(Source data)
####################

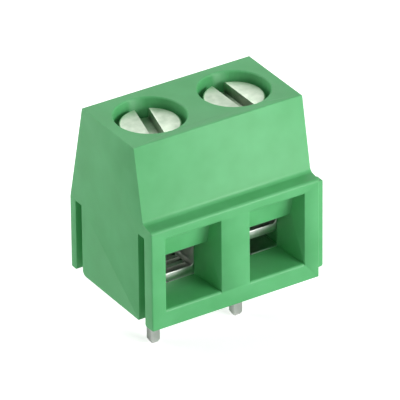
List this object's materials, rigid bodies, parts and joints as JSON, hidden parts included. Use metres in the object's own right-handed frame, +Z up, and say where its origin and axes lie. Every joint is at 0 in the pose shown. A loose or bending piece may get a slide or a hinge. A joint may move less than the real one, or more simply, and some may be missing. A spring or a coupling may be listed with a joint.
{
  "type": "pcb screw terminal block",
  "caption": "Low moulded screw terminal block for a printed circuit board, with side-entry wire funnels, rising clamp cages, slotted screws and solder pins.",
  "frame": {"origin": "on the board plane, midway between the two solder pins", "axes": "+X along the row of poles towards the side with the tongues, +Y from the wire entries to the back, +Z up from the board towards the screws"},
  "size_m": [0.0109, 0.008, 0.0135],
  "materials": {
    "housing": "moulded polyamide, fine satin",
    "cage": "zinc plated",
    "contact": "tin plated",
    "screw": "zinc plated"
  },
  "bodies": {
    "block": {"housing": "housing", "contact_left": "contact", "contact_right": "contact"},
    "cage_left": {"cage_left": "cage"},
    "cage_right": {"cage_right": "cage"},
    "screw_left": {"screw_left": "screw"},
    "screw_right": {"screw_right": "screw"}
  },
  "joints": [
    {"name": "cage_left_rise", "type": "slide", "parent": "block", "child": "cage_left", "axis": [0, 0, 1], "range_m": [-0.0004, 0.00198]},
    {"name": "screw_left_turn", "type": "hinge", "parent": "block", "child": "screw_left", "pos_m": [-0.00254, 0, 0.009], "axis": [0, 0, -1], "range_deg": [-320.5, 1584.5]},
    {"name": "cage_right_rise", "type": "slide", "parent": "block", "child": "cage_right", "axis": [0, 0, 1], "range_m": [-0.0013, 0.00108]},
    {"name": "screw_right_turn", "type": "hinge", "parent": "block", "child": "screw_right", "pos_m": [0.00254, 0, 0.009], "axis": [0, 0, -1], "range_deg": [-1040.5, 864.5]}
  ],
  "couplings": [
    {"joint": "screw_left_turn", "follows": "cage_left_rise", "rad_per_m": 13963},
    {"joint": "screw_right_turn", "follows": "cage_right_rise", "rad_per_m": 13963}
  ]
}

####################

Copy out all lines from the material above that contain the string "joints".

List this object's materials, rigid bodies, parts and joints as JSON, hidden parts included. Use metres in the object's own right-handed frame, +Z up, and say where its origin and axes lie. Every joint is at 0 in the pose shown. A loose or bending piece may get a slide or a hinge. A joint may move less than the real one, or more simply, and some may be missing. A spring or a coupling may be listed with a joint.
  "joints": [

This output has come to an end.